Il commença par demander à Haney qu'elle lui, « pardonne ma dactylographie de 81 ans et de ma machine à écrire portable de 30 ans », ajoutant : « Je suis une personne analphabète en informatique ».

Todd an 1993

Au risque de paraître un peu arrogant, je crains d'avoir plus ou moins inventé la notion de « Sister City » en 1946 - bien que ce soit déja arrivé brièvement pendant la guerre lorsque deux villes américaines travaillant avec l'organisation de Natalie Payne « Bundles for Britain », ont « adopté » plusieurs villes anglaises pour les aider pendant les bombardements. [Ils] ont envoyé de la nourriture, des bas de nylon, des médicaments, etc. Quand j'ai quitté l'armée, j'ai occupé le poste de directeur de la publicité pour la campagne nationale de l'American Aide to France, Inc. - AAtF - ... Le président honoraire était le Général Eisenhower ...

Afin de lancer un effort « sur le terrain », j'ai suggéré à mon ancienne ville d'origine, Dunkirk, N. Y., d'organiser un geste de solidarité et de bonne volonté en direction de la ville de Dunkerque, en France. La ville devint folle et obtint une publicité mondiale ... La radio ABC - American Broadcasting Company - a diffusé une émission de radio bidirectionnelle entre les deux villes, animée par Charles Boyer et l'ambassadeur de France, Henri Bonnet. Le réseau de radio Voice of America l'a diffusée dans le monde entier et la presse française lui a donné beaucoup d'écho ... Quoi qu'il en soit, une soixantaine de villes américaines ont presque immédiatement emboîté le pas. ... Ma réaction a été : « Que diable Todd a-t-il fait ? » Nous étions submergés par des maires français qui voulaient que leurs villes soient adoptées.

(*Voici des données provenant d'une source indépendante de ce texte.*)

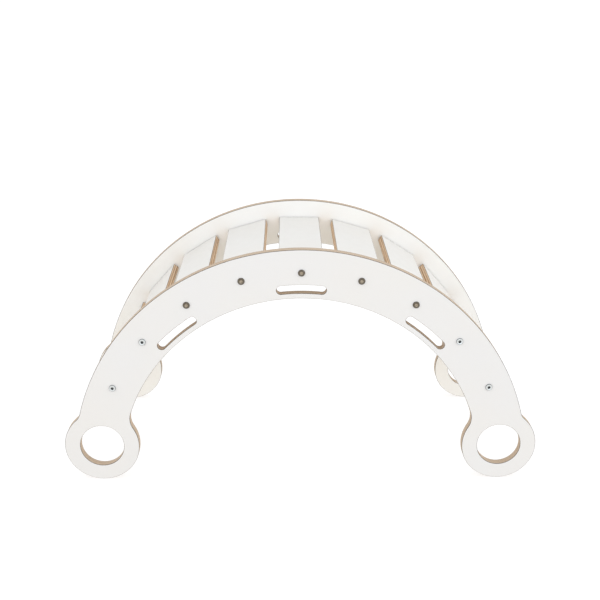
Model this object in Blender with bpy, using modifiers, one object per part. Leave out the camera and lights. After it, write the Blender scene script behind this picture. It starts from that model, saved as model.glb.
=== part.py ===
"""A child's rocking arch: two arched plywood side panels joined by nine slats, each bolted at both ends.

It stands as a climbing arch on its four ring feet. Turned over, it rocks on its panels' round outer edges.
Metres, +Z up. X runs along the arch and Y across it, and the front panel is the one at -Y. The origin is on
the floor, under the middle of the arch.
"""

import math

import bmesh
import bpy
from mathutils import Matrix, Vector

MM = 0.001

# The side panels, seen from the front. Radii are from the arch's centre, and angles from straight up.
WIDTH = 430 * MM  # outer face to outer face of the two panels
PANEL_THICKNESS = 18 * MM
OUTER_RADIUS = 480 * MM
INNER_RADIUS = 378 * MM
RING_PATH_RADIUS = 424 * MM
RING_ANGLE = math.radians(83.5)
RING_RADIUS = 78.5 * MM
RING_HOLE_RADIUS = 46 * MM
OUTER_NECK_RADIUS = 26 * MM
INNER_NECK_RADIUS = 42 * MM

# The hand slots, which follow the arch.
SLOT_ANGLES = [math.radians(angle) for angle in (-40, 0, 40)]
SLOT_PATH_RADIUS = 397.5 * MM
SLOT_HEIGHT = 17.6 * MM
SLOT_HALF_SWEEP = math.radians(7.3)  # to the slot's rounded tip

# The slats, spaced evenly along the arch.
SLAT_COUNT = 9
SLAT_PITCH = math.radians(16.3)
SLAT_PATH_RADIUS = 432 * MM  # to the middle of the slat's thickness, where its bolts are
SLAT_WIDTH = 93 * MM
SLAT_THICKNESS = 15 * MM
GAP = 0.3 * MM  # between pieces that touch

# Each slat end: a bolt into a barrel nut, and two wooden dowels that stop the slat turning.
BOLT_RADIUS = 3 * MM
BOLT_LENGTH = 60 * MM
BOLT_HEAD_RADIUS = 7.2 * MM
BOLT_HEAD_HEIGHT = 2.3 * MM
BOLT_HEAD_FLAT_RADIUS = 5.4 * MM
BOLT_HEAD_RIM = 0.8 * MM
BOLT_SOCKET_RADIUS = 2.3 * MM  # a 4 mm hex key, across its corners
BOLT_SOCKET_DEPTH = 1.8 * MM
BOLT_HOLE_RADIUS = 3.5 * MM
BOLT_BORE_DEPTH = 45 * MM
NUT_RADIUS = 5 * MM
NUT_LENGTH = 11 * MM
NUT_SETBACK = 35 * MM  # from the slat's end to the nut's axis
NUT_HOLE_RADIUS = 5.5 * MM
NUT_SLOT = 1.2 * MM
DOWEL_RADIUS = 4 * MM
DOWEL_OFFSET = 32 * MM
DOWEL_STUB = 11 * MM  # out of the slat's end, into the panel
DOWEL_GLUED = 22 * MM  # inside the slat
DOWEL_HOLE_RADIUS = 4.6 * MM
DOWEL_HOLE_DEPTH = 12 * MM

# How finely round shapes are faceted.
ARC_ERROR = 0.15 * MM  # the most that a facet of the panel's outline leaves its arc
ROUND_STEPS = 12
SMALL_ROUND_STEPS = 10
OVERRUN = 5 * MM  # how far a cutter reaches past what it cuts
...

Après la campagne d'AAtF s'est terminée ... J'ai été invité par Isabella King (ancienne membre du Congrès de l'Arizona et la meilleure amie et demoiselle d'honneur d'Eleanor Roosevelt) à faire la promotion de ... « Operation Democracy, Inc ». Nous devions « raconter l'histoire de l'Amérique à l'étranger », « gagner des amis et influencer les gens », ainsi que promouvoir « One World » de Wendell Willkie ! De beaux jours d'espoir et de promesses pour l'idée de Henry Luce sur le « American Century ! ». L'un des meilleurs de tous était la chère petite Morganville, KS. ... et bien sûr, Velma Carson. Sacrée nana !

Je suis passé de « O.D. » à la US Information Agency en 1950 en tant que « chef » de l'Office of Private Enterprise Cooperation, l'unité de la ville de New York fournissant des reportages du « Heartland » d'Amérique pour la radio USIA - United States Information Agency - Agence d'information des États-Unis - des publications et des divisions cinématographiques. etc. L'une de mes principales préoccupations a continué d'être « les villes jumelles », l'accent étant mis sur « faire connaissance avec vous » et vaincre le rideau de fer et Joseph Staline. Je n'avais aucune idée de combien de temps cela prendrait !

Haney a demandé à Todd si Morganville était la plus petite ville américaine à adopter une sœur européenne. Todd a dit le croire, se rappelant que Chester, N. Y., avec une population d'environ 1.200 habitants, a été la deuxième la plus proche.

Il ajouta que Chester avait adopté Kumrovec en Croatie. C'était la ville natale du Maréchal Tito, qui était le chef de la Yougoslavie, une confédération d'états incluant la Croatie. Todd a déclaré que Chester « était submergée par les lettres d'écoliers, pleines de propagande communiste louant leurs glorieux dirigeants ».

Haney s'est également adressée à Fèves et a échangé des lettres avec Patrick Hug, qui était alors maire.